A numerical investigation of excess pore pressures and continental slope stability in response to ice-sheet dynamics

Abstract

AbstractSubmarine landslides are common at glaciated continental margins. The onset of large-scale landslides coincides with the initiation of Northern Hemisphere glaciations in the Quaternary. This implies that processes related to glacial cycling provide favourable conditions for submarine landslides at high-latitude margins. Potential processes include glacial deposition patterns and enhanced seismicity. It is also possible that advances and retreats of ice sheets, a highly dynamic process in geological terms, makes slopes discernible to failure by modifying the stress regime.
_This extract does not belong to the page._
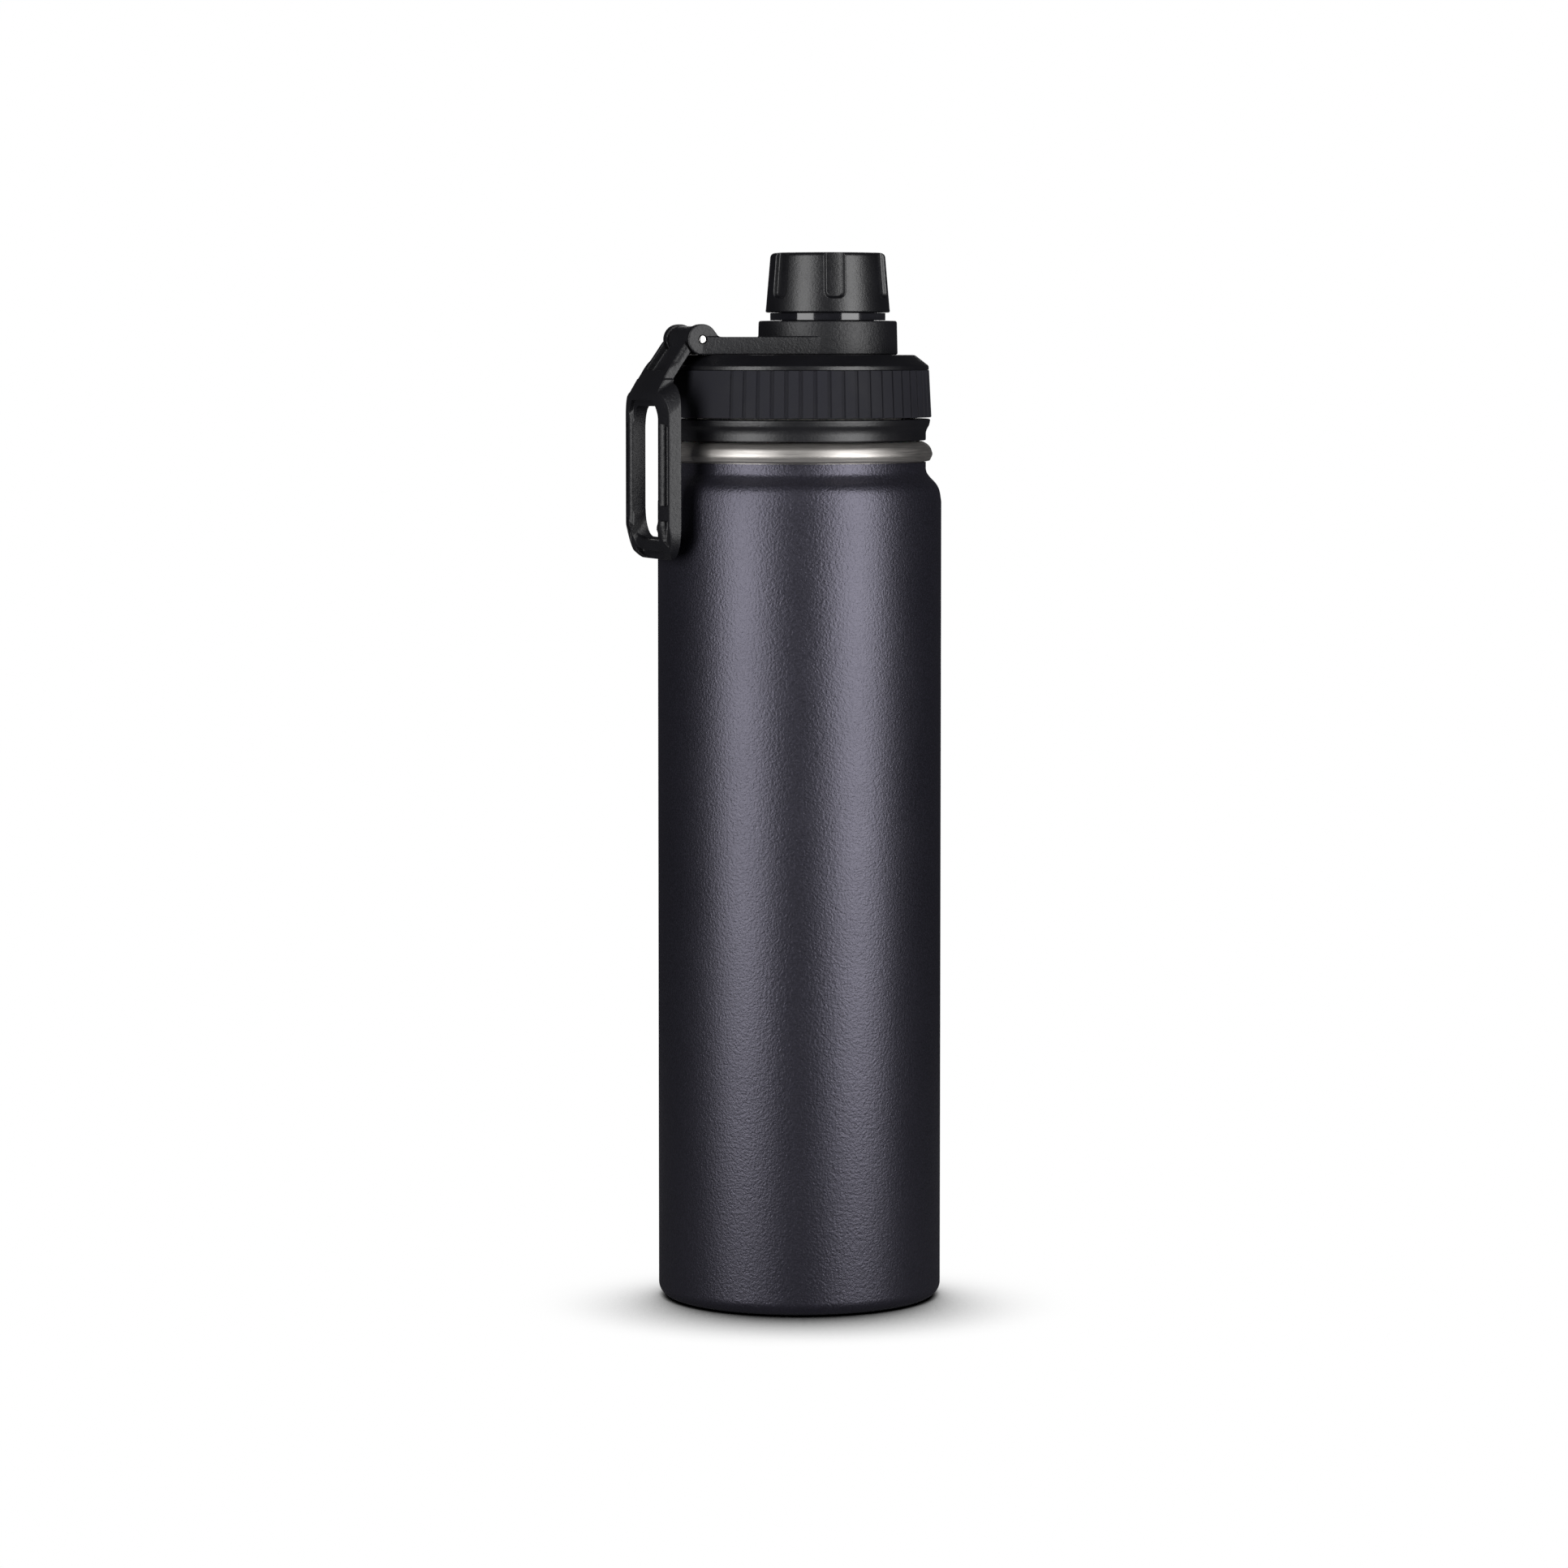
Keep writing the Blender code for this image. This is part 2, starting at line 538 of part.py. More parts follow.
def make_swivel_arm():
    """Collar round the spout with a flat arm that ends in the two ears of the hinge."""
    edge = 0.3 * MM
    profile = [(COLLAR_BORE, COLLAR_LOW_Z), (COLLAR_RADIUS - edge, COLLAR_LOW_Z)]
    profile += [(COLLAR_RADIUS, COLLAR_LOW_Z + edge), (COLLAR_RADIUS - 0.2 * MM, COLLAR_TOP_Z - edge)]
    profile += [(COLLAR_RADIUS - 0.2 * MM - edge, COLLAR_TOP_Z), (COLLAR_BORE, COLLAR_TOP_Z)]
    arm = add_piece("swivel_arm", turned(profile, LID_STEPS, SPOUT_X), "satin_black", "spout_axis")
    root_x = SPOUT_X - 8.0 * MM
    outline = [(root_x, ARM_ROOT_Y), (HINGE_X, EAR_OUTER_Y), (HINGE_X, -EAR_OUTER_Y), (root_x, -ARM_ROOT_Y)]
    combine(arm, "UNION", "arm_plate", prism(outline, "Z", COLLAR_LOW_Z, ARM_TOP_Z))
    combine(arm, "UNION", "arm_ears", cross_rod(EAR_RADIUS, -EAR_OUTER_Y, EAR_OUTER_Y, INNER_STEPS))
    slot = [(-40.0 * MM, -EAR_INNER_Y), (EAR_SLOT_X, -EAR_INNER_Y), (EAR_SLOT_X, EAR_INNER_Y)]
    slot += [(-40.0 * MM, EAR_INNER_Y)]
    combine(arm, "DIFFERENCE", "arm_slot", prism(slot, "Z", 240.0 * MM, 255.0 * MM))
    combine(arm, "DIFFERENCE", "arm_pin_hole", cross_rod(PIN_HOLE, -20.0 * MM, 20.0 * MM, 16))
    bore = rod(COLLAR_BORE, 240.0 * MM, 256.0 * MM, LID_STEPS, SPOUT_X)
    combine(arm, "DIFFERENCE", "collar_bore", bore)


def make_hinge_pin():
    """Plain steel pin with slightly domed ends."""
    dome = 0.25 * MM
    profile = [(0.0, -PIN_END_Y), (0.6 * PIN_RADIUS, -PIN_END_Y + 0.3 * dome), (PIN_RADIUS, -PIN_END_Y + dome)]
    profile += [(PIN_RADIUS, PIN_END_Y - dome), (0.6 * PIN_RADIUS, PIN_END_Y - 0.3 * dome), (0.0, PIN_END_Y)]
    bm = turned(profile, 16)
    bm.transform(Matrix.Translation((HINGE_X, 0.0, HINGE_Z)) @ Matrix.Rotation(-math.pi / 2.0, 4, "X"))
    add_piece("hinge_pin", bm, "pin_steel", "hinge_axis")


def handle_side_outline():
    """(x, z) outline of the handle's plate, from inside the barrel down to the loop's foot."""
    corners = [(-32.55 * MM, 249.2 * MM, 0.0), (HANDLE_FRONT_X, 233.56 * MM, 6.0 * MM)]
    corners += [(HANDLE_FRONT_X, HANDLE_LOW_Z, 2.4 * MM), (HANDLE_BACK_X, HANDLE_LOW_Z, 1.0 * MM)]
    corners += [(HANDLE_BACK_X, 236.45 * MM, 2.5 * MM), (-30.55 * MM, 247.8 * MM, 0.0)]
    return rounded(corners, 4)


def handle_front_outline():
    """(y, z) outline of the whole handle."""
    corners = [(EAR_OUTER_Y, 252.0 * MM, 0.0), (EAR_OUTER_Y, HANDLE_SHOULDER_Z, 1.5 * MM)]
    corners += [(HANDLE_HALF, HANDLE_SHOULDER_Z, 4.5 * MM), (HANDLE_HALF, HANDLE_SIDE_LOW_Z, HANDLE_CORNER)]
    corners += [(0.0, HANDLE_LOW_Z, 40.0 * MM)]
    return rounded(mirrored(corners), 6)


def handle_window_outline():
    corners = [(WINDOW_HALF, WINDOW_TOP_Z, 3.5 * MM), (WINDOW_HALF, WINDOW_LOW_Z, 7.5 * MM)]
    return rounded(mirrored(corners), 5)


def handle_crown_outline():
    """(x, y) outline with the crowned front of the loop."""
    half = HANDLE_HALF + 1.0 * MM
    sweep = math.degrees(math.asin(half / HANDLE_CROWN))
    centre = (HANDLE_FRONT_X + HANDLE_CROWN, 0.0)
    return arc(centre, HANDLE_CROWN, 180.0 + sweep, 180.0 - sweep, 12) + [(-20.0 * MM, half), (-20.0 * MM, -half)]


def pocket_outlines():
    """(y, z) outlines of the shallow pockets in the outward face: two in each leg, one at the foot."""
    outlines = []
    centre = (HANDLE_HALF - HANDLE_CORNER, HANDLE_SIDE_LOW_Z + HANDLE_CORNER)
    for side in (-1.0, 1.0):
        long_pocket = rounded([(13.9 * MM, 227.5 * MM, 1.2 * MM), (16.9 * MM, 227.5 * MM, 1.2 * MM),
                               (16.9 * MM, 205.0 * MM, 1.2 * MM), (13.9 * MM, 205.0 * MM, 1.2 * MM)], 3)
        corner_pocket = arc(centre, HANDLE_CORNER - 0.7 * MM, -3, -40, 5)
        corner_pocket += arc(centre, HANDLE_CORNER - 3.4 * MM, -40, -3, 4)
        for outline in (long_pocket, corner_pocket):
            outlines.append([(side * a, b) for a, b in outline])
    foot_pocket = [(-7.4 * MM, 192.6 * MM), (-4.0 * MM, 191.7 * MM), (4.0 * MM, 191.7 * MM)]
    foot_pocket += [(7.4 * MM, 192.6 * MM), (4.0 * MM, 193.9 * MM), (-4.0 * MM, 193.9 * MM)]
    outlines.append(foot_pocket)
    return outlines


def make_carry_handle():
    """Plate handle: barrel, sloping neck with two raised struts, and a loop with a finger window."""
    plate = prism(handle_side_outline(), "Y", -20.0 * MM, 20.0 * MM)
    handle = add_piece("carry_handle", plate, "satin_black", "hinge_axis")
    combine(handle, "INTERSECT", "handle_front", prism(handle_front_outline(), "X", -60.0 * MM, -20.0 * MM))
    combine(handle, "INTERSECT", "handle_crown", prism(handle_crown_outline(), "Z", 180.0 * MM, 260.0 * MM))
    combine(handle, "DIFFERENCE", "handle_window", prism(handle_window_outline(), "X", -60.0 * MM, -20.0 * MM))
    for index, outline in enumerate(pocket_outlines()):
        pocket = prism(outline, "X", -60.0 * MM, POCKET_FLOOR_X)
        combine(handle, "DIFFERENCE", f"handle_pocket_{index}", pocket)
    web = prism([(-6.6 * MM, -10.2 * MM), (6.6 * MM, -10.2 * MM), (6.6 * MM, 0.4 * MM), (-6.6 * MM, 0.4 * MM)],
                "Z", 2.3 * MM, 8.0 * MM)
    # the web pocket is drawn flat, then laid on the sloping neck: its y runs along the slope
    slope = math.atan2(249.2 - 233.56, 43.4 - 32.55)
    along = Matrix(((0.0, math.cos(slope), -math.sin(slope), HINGE_X),
                    (1.0, 0.0, 0.0, 0.0),
                    (0.0, math.sin(slope), math.cos(slope), HINGE_Z),
                    (0.0, 0.0, 0.0, 1.0)))
    web.transform(along)
    combine(handle, "DIFFERENCE", "handle_web", web)
    for name, side in (("left", -1.0), ("right", 1.0)):
        low, high = sorted((side * BARREL_HALF, side * 22.0 * MM))
        clearance = cross_rod(EAR_CLEARANCE, low, high, INNER_STEPS)
        combine(handle, "DIFFERENCE", f"ear_clearance_{name}", clearance)
    barrel = cross_rod(BARREL_RADIUS, -BARREL_HALF, BARREL_HALF, INNER_STEPS)
    combine(handle, "UNION", "handle_barrel", barrel)
    combine(handle, "DIFFERENCE", "handle_pin_hole", cross_rod(PIN_HOLE, -22.0 * MM, 22.0 * MM, 16))


def cap_radius(height):
    """Outside radius of the cap's tapered side at a height."""
    share = (height - CAP_LOW_Z) / (CAP_TOP_Z - CAP_LOW_Z)
    return CAP_LOW_RADIUS + (CAP_TOP_RADIUS - CAP_LOW_RADIUS) * share


def cap_groove(angle):
    """Cutter for one groove of the cap: round at its lower end, open at the top, sides sloping out."""
    bm = bmesh.new()
    loops = []
    spread = CAP_GROOVE_MOUTH - CAP_GROOVE_FLOOR
    for half, proud in ((CAP_GROOVE_FLOOR, -CAP_GROOVE_DEPTH), (CAP_GROOVE_MOUTH + spread, CAP_GROOVE_DEPTH)):
        outline = [(-half, CAP_TOP_Z + 2.0 * MM)] + arc((0.0, CAP_GROOVE_ARC_Z), half, 180, 360, 8)
        outline += [(half, CAP_TOP_Z + 2.0 * MM)]
        loops.append([bm.verts.new((cap_radius(b) + proud, a, b)) for a, b in outline])
    bm.faces.new(loops[0])
    bm.faces.new(loops[1])
    count = len(loops[0])
    for index in range(count):
        after = (index + 1) % count
        bm.faces.new((loops[0][index], loops[0][after], loops[1][after], loops[1][index]))
    bm.transform(Matrix.Translation((SPOUT_X, 0.0, 0.0)) @ Matrix.Rotation(angle, 4, "Z"))
    return bm


def make_spout_cap():
    edge = 0.4 * MM
    inner_top = CAP_TOP_Z - 1.5 * MM
    profile = [(CAP_BORE, CAP_LOW_Z), (CAP_LOW_RADIUS - edge, CAP_LOW_Z), (CAP_LOW_RADIUS, CAP_LOW_Z + edge)]
    profile += arc((CAP_TOP_RADIUS - CAP_CORNER, CAP_TOP_Z - CAP_CORNER), CAP_CORNER, 6, 90, 4)
    profile += [(0.0, CAP_TOP_Z), (0.0, inner_top), (CAP_BORE, inner_top)]
    cap = add_piece("spout_cap", turned(profile, LID_STEPS, SPOUT_X), "satin_black", "spout_axis")
    grooves = bmesh.new()
    for index in range(CAP_GROOVES):
        grooves = joined(grooves, cap_groove(math.radians(CAP_GROOVE_PHASE + 360.0 * index / CAP_GROOVES)))
    combine(cap, "DIFFERENCE", "cap_grooves", grooves)


def make_spout_cap_insert():
    """Threaded liner inside the cap, closed above the gasket."""
    low = CAP_LOW_Z + 0.5 * MM
    profile = [(INSERT_BORE, low), (INSERT_RADIUS, low), (INSERT_RADIUS, 267.7 * MM), (0.0, 267.7 * MM)]
    profile += [(0.0, 266.9 * MM), (INSERT_BORE, 266.9 * MM)]
    insert = add_piece("spout_cap_insert", turned(profile, INNER_STEPS, SPOUT_X), "inner_plastic", "spout_axis")
    ridge = thread(INSERT_BORE, INSERT_BORE - 0.8 * MM, 255.4 * MM, CAP_LEAD, 1.3 * MM, 0.6 * MM, SPOUT_X)
    combine(insert, "UNION", "insert_thread", ridge)


def make_spout_cap_gasket():
    bm = rod(INSERT_BORE - GAP, SPOUT_TOP_Z + GAP, 266.6 * MM, INNER_STEPS, SPOUT_X)
    add_piece("spout_cap_gasket", bm, "silicone", "spout_axis")


def main():
    clear_scene()
    make_axes()
    make_outer_shell()
    make_base_cover()
    make_outer_base()
    make_vacuum_seal_plug()
    make_inner_base()
    make_inner_shell()
    make_getter()
    make_getter_clip()
    make_lid_base_ring()
    make_grip_band()
    make_lid_cover()
    make_lid_core()
    make_lid_insulation()
    make_lid_bottom_plate()
    make_lid_gasket()
    make_spout()
    make_spout_seal_ring()
    make_collar_retainer()
    make_swivel_arm()
    make_hinge_pin()
    make_carry_handle()
    make_spout_cap()
    make_spout_cap_insert()
    make_spout_cap_gasket()


main()
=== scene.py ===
"""Looks of the insulated water bottle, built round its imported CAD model. Metres, +Z up."""
import math

import bmesh
import bpy
from mathutils import Matrix, Vector


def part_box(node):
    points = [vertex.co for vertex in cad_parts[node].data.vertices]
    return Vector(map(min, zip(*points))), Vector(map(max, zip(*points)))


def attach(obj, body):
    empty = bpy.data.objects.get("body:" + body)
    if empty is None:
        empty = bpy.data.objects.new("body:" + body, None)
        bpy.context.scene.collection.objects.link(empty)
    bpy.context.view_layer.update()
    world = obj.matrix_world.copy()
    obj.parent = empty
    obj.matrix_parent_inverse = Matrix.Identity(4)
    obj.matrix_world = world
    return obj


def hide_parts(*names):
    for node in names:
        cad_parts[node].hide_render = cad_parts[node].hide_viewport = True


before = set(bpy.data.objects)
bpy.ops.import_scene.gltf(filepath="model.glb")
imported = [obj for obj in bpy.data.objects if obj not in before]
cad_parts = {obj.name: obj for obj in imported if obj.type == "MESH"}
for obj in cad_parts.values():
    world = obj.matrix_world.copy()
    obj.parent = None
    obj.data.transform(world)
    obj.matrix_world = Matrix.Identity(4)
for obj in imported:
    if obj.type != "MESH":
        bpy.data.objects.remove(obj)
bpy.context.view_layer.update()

MM = 0.001
GAP = 0.3 * MM
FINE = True
ROUND_STEPS = 192 if FINE else 72  # steps round a large turned piece
SMALL_STEPS = 120 if FINE else 48  # steps round a small turned piece
VOXEL = 0.19 * MM if FINE else 0.34 * MM
MELT_ROUNDS = 4
MELT_KEPT = 0.35  # share of the faces left after melting


# ---- places, from the CAD nodes

def low_z(node):
    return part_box(node)[0].z


def high_z(node):
    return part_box(node)[1].z


def half_width(node):
    """Largest distance of a node from the plane y = 0, which is the radius of a turned node."""
    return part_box(node)[1].y


BODY_RADIUS = half_width("outer_shell")
LIP_TOP = high_z("inner_shell")
LIP_RADIUS = half_width("inner_shell")
RING_LOW = low_z("lid_base_ring")
RING_TOP = high_z("lid_base_ring")
RING_RADIUS = half_width("lid_base_ring")
BAND_LOW = low_z("grip_band")
CORE_LOW = low_z("lid_core")
SPOUT_X = (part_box("spout_cap")[0].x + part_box("spout_cap")[1].x) / 2.0
SPOUT_TOP = high_z("spout")
CAP_LOW = low_z("spout_cap")
CAP_TOP = high_z("spout_cap")
CAP_LOW_RADIUS = half_width("spout_cap")
COLLAR_LOW = low_z("swivel_arm")
COLLAR_TOP = high_z("swivel_arm")
COLLAR_RADIUS = half_width("swivel_arm")
HINGE = (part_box("hinge_pin")[0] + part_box("hinge_pin")[1]) / 2.0
HINGE_X = HINGE.x
HINGE_Z = HINGE.z
HANDLE_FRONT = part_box("carry_handle")[0].x
HANDLE_LOW = low_z("carry_handle")
HANDLE_HALF = half_width("carry_handle")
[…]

Here, we quantify this effect using 2D finite element modelling of a glaciated continental margin. Different model runs investigate the pore-pressure development in homogeneous, as well as layered, slopes during glaciation when loaded by an ice stream with one or more ice advances. Ice streams cause significant variations in excess pore pressure in the very shallow sediment sequences at the continental shelf. However, lateral fluid flow is not efficient enough to increase pore pressures significantly at the slope, where large-scale submarine slides are observed. Hence, while ice-sheet dynamics appear to favour the occurrence of shallow slides close to the shelf edge, ice sheets seem to be irrelevant for the generation of large-scale submarine landslides at the continental slope.